Micah Libin travelled a winding road to his current job as the chief financial officer of Greengate Power.
Libin was raised in Calgary but left after high school for university. Over the next decade or so, Libin studied at Queen’s in Ontario, at Hebrew University in Israel and at New York University. He clerked at both the Canadian and South African Supreme Courts, and he worked as a securities lawyer on Wall Street.
“My theory was that you come out of school with a degree,” says Libin. “Along the way, you should make it the most valuable and interesting education.”
Eventually, Calgary called Libin back home; his family has deep roots in the city and it seemed like the right place to use that varied education. He came back to work in law, made the switch to investment banking a few years later, got laid off during the financial meltdown in 2008 and then bounced back with his current job at Greengate, a wind-power company with grand ambitions. The company was so cash poor when he joined that he worked for shares, and it wasn’t until he completed a multi-million-dollar financing deal that he was paid a salary.
Greengate has now raised close to $25 million through private placements — money that was used to develop two of the largest wind-power projects in Canada. The first was sold to Capital Power in Edmonton; the second is under construction. “We want to be Canada’s largest owner and operator of renewable energy,” says Libin. “We’re off to a decent start, but we’re not done.”

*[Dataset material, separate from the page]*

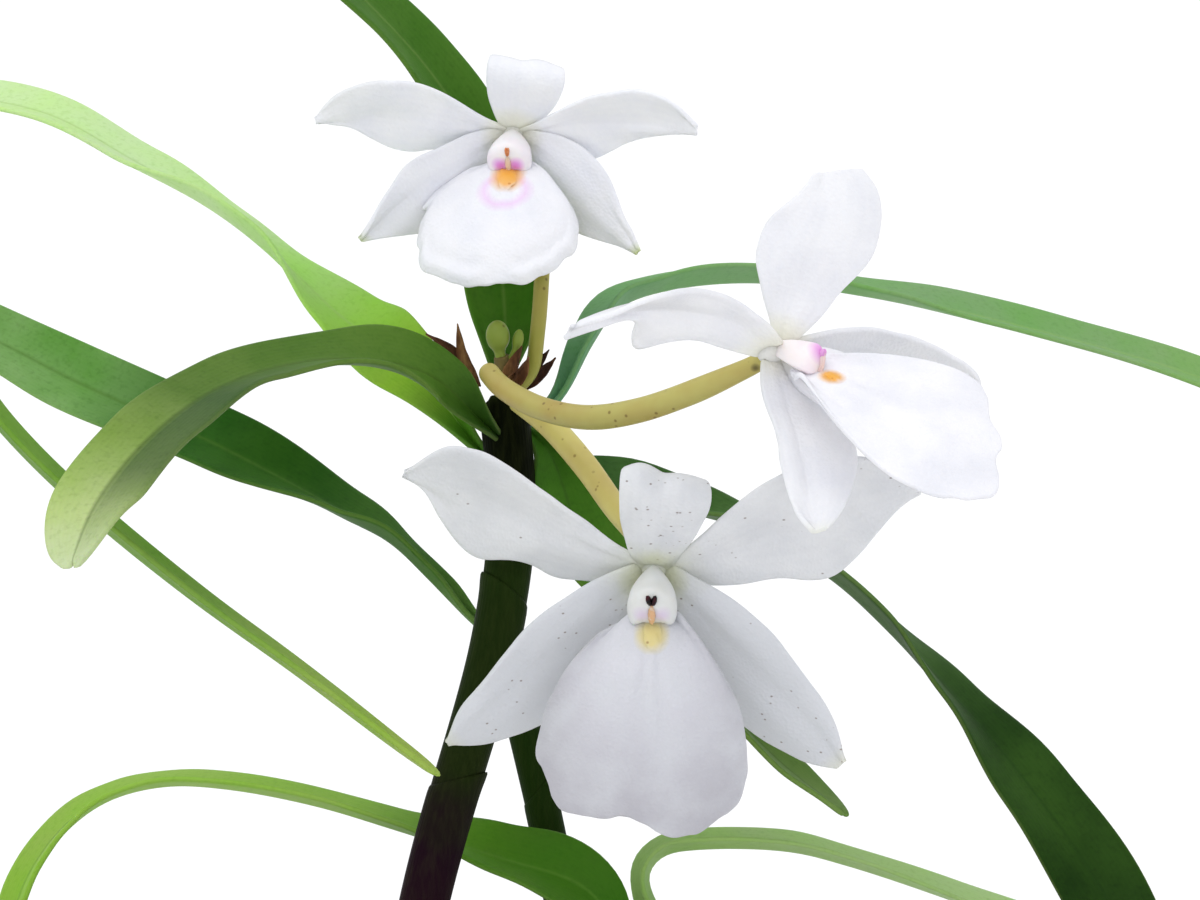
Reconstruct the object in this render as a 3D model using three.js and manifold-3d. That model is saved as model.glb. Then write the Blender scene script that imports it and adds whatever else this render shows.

Libin has developed a talent for raising money. Outside of his financing work at Greengate, he is also co-chair of Calgary’s United Jewish Appeal. One of the city’s most important charities, the UJA raises close to $3 million a year for social services agencies. “We don’t take our good fortune for granted,” says Libin. “And we remember that it’s not all due to us. This is a wonderful community, and we’re wonderful for many reasons, but partly because we do this.”
Libin is an intense guy. He works hard, volunteers a ton and runs ultra-marathons (of course), but he wants to be clear his wife and two sons come first.
“I do all this stuff in order to get back home and spend time with them,” he says.